> **Work to do**
Pick out all lines with the word "lifts" from the records that follow.

> **Data records**
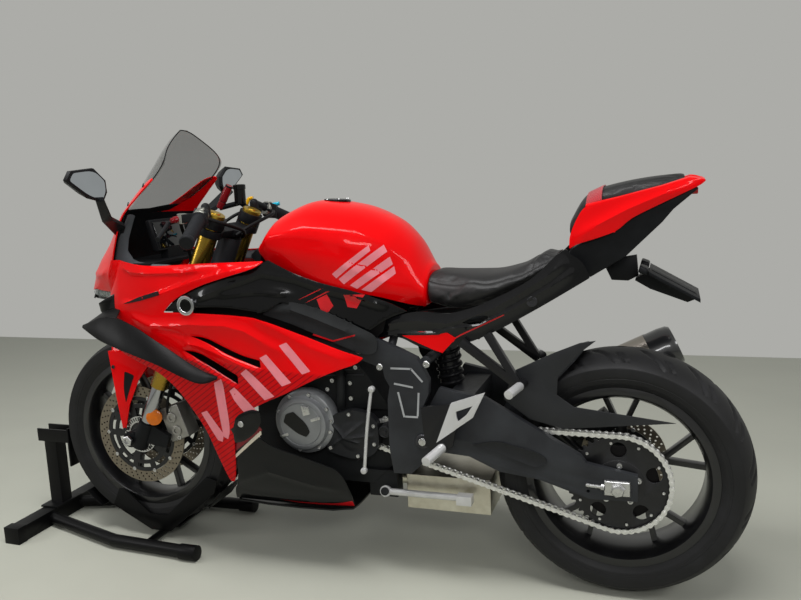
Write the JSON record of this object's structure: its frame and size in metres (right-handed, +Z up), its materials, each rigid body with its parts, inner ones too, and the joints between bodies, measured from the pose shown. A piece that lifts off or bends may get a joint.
--
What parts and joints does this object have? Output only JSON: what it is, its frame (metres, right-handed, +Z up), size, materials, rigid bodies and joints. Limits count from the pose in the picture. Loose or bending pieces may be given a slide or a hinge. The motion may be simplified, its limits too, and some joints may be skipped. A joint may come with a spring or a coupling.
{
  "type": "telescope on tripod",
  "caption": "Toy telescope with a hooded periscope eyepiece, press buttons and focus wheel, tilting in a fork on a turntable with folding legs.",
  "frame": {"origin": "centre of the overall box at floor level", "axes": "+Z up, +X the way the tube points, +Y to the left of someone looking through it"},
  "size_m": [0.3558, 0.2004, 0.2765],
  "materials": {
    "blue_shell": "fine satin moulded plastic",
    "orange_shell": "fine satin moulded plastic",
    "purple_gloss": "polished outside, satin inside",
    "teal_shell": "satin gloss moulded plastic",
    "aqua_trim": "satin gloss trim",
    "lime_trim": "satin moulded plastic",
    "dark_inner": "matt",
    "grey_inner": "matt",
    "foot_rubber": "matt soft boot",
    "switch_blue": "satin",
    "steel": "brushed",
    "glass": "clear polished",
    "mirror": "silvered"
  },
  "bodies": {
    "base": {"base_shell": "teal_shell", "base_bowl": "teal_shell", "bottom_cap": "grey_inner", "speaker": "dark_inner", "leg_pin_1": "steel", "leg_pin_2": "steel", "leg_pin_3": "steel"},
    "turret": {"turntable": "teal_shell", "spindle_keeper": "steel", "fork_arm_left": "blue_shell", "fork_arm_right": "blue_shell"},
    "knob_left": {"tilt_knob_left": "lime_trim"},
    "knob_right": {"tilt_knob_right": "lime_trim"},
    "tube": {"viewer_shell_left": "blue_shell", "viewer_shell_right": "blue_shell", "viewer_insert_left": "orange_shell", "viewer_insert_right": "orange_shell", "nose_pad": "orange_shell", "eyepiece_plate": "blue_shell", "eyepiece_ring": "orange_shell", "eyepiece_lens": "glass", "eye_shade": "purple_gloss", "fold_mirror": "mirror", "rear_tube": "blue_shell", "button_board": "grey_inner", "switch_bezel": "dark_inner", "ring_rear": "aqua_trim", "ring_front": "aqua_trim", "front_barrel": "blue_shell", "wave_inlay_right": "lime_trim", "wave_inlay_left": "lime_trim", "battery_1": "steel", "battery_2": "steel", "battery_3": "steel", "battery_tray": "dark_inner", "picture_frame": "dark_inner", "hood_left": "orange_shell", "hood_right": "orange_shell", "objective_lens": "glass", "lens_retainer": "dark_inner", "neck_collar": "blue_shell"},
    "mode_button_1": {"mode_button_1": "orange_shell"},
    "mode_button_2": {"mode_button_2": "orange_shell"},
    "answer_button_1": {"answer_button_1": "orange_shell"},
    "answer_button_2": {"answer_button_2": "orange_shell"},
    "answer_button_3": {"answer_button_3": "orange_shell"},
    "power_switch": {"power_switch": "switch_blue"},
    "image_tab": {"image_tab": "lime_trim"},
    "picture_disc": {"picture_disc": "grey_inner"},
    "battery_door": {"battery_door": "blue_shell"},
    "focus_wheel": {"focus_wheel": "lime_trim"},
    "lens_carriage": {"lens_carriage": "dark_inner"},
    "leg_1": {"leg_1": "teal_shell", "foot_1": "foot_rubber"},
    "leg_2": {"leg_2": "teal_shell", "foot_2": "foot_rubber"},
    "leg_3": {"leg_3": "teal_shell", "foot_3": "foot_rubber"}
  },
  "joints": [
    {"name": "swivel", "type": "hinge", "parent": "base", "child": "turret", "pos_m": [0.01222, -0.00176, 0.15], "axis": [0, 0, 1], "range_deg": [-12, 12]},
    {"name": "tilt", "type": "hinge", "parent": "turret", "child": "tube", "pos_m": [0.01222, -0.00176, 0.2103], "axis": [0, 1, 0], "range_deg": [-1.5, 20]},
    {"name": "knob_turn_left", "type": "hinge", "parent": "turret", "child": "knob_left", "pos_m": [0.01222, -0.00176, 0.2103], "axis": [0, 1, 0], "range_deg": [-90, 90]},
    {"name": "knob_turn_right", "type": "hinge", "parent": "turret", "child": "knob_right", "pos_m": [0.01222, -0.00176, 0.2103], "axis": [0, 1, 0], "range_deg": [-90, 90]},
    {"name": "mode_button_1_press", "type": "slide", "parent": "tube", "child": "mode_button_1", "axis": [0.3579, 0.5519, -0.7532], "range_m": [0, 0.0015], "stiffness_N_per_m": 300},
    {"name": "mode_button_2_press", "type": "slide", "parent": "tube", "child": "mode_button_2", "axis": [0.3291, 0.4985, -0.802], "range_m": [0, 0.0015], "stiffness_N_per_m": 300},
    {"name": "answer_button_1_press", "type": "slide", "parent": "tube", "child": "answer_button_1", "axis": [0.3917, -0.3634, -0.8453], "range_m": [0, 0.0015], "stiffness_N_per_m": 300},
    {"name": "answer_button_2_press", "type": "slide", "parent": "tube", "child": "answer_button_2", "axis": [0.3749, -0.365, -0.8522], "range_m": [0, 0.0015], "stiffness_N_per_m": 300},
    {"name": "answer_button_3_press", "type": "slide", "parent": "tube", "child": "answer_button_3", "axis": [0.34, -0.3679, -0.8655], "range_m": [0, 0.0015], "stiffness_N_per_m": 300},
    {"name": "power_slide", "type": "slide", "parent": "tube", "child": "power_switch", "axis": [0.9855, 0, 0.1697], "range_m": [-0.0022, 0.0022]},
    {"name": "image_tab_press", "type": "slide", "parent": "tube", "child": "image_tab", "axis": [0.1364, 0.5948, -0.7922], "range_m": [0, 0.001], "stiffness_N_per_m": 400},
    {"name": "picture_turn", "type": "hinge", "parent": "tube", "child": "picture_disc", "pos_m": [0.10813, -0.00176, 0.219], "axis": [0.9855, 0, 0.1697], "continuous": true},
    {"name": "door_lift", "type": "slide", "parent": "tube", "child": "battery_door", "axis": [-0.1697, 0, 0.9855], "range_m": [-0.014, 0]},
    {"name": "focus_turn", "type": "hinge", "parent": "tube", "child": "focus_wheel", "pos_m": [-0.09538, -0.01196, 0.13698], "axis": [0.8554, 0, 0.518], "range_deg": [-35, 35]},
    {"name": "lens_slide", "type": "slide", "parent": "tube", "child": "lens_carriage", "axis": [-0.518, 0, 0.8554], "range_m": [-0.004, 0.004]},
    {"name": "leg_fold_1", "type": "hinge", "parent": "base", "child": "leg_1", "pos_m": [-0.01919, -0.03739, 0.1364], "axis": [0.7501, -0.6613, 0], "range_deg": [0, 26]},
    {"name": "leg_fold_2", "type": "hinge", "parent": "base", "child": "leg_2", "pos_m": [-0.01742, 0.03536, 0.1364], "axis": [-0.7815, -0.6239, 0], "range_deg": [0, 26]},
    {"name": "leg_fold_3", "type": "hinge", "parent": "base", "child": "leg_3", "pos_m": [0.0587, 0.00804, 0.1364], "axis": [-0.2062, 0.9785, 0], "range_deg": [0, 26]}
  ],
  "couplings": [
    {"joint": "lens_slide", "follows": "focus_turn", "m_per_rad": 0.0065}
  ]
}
--
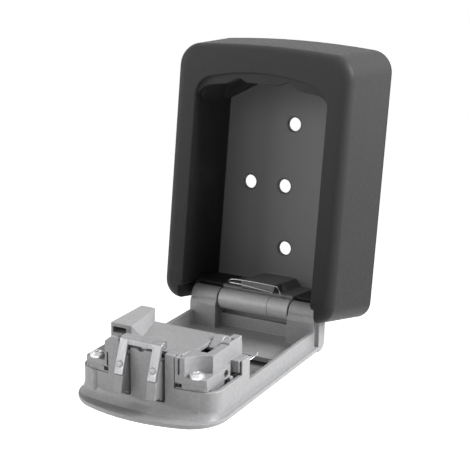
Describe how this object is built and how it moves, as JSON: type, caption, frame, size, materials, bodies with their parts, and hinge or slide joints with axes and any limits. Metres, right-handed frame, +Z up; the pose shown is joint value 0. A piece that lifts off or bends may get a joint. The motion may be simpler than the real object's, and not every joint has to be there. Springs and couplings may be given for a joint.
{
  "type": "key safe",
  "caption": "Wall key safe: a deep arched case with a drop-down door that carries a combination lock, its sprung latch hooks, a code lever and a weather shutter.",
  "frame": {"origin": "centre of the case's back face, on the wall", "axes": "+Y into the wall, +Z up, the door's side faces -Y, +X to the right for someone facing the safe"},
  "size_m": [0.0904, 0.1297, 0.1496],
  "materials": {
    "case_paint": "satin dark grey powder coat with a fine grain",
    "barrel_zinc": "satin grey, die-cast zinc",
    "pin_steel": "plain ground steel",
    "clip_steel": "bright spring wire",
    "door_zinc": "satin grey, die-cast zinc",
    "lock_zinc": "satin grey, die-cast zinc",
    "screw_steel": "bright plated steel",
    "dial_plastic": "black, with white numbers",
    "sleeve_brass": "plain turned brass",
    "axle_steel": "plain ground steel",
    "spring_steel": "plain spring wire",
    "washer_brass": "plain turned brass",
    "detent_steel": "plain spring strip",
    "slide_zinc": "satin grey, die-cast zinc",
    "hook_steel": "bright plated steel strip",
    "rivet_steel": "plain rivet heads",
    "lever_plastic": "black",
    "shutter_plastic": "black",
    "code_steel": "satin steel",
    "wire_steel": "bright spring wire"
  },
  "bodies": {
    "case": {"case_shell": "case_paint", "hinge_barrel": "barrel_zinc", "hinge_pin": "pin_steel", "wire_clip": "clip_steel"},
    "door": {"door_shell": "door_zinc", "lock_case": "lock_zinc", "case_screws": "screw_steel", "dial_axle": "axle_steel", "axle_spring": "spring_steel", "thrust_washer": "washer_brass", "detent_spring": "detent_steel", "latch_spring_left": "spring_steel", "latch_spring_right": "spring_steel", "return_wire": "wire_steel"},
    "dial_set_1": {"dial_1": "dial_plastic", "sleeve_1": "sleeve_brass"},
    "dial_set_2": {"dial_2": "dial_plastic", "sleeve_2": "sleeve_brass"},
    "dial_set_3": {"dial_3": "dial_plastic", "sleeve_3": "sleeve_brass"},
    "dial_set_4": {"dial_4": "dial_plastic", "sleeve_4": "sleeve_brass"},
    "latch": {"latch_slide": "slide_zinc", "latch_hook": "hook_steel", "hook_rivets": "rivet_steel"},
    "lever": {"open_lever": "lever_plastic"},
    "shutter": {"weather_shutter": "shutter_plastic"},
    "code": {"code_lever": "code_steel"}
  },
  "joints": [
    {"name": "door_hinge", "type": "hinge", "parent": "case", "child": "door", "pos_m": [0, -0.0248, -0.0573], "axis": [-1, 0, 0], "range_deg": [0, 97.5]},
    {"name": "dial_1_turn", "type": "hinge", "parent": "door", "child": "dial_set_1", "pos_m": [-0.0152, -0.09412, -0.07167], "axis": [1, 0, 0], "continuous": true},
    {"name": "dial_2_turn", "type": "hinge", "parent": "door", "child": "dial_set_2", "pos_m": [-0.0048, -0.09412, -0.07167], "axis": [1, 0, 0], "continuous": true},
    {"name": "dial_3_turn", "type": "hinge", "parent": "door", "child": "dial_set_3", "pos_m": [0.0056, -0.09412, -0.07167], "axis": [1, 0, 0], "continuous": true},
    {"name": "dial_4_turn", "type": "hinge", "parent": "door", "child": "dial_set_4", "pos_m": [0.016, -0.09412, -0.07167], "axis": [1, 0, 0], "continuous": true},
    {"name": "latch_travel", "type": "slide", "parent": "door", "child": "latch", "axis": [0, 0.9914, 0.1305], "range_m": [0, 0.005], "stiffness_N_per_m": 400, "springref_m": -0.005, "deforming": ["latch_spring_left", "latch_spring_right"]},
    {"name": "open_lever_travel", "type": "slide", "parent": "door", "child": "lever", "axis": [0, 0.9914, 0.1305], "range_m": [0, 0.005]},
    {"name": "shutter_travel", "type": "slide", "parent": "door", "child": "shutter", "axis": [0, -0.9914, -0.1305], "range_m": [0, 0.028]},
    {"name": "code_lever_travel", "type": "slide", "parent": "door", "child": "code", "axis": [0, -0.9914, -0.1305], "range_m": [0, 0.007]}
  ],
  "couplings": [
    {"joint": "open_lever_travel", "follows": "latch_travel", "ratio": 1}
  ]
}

> **Full output**
Write the JSON record of this object's structure: its frame and size in metres (right-handed, +Z up), its materials, each rigid body with its parts, inner ones too, and the joints between bodies, measured from the pose shown. A piece that lifts off or bends may get a joint.
Describe how this object is built and how it moves, as JSON: type, caption, frame, size, materials, bodies with their parts, and hinge or slide joints with axes and any limits. Metres, right-handed frame, +Z up; the pose shown is joint value 0. A piece that lifts off or bends may get a joint. The motion may be simpler than the real object's, and not every joint has to be there. Springs and couplings may be given for a joint.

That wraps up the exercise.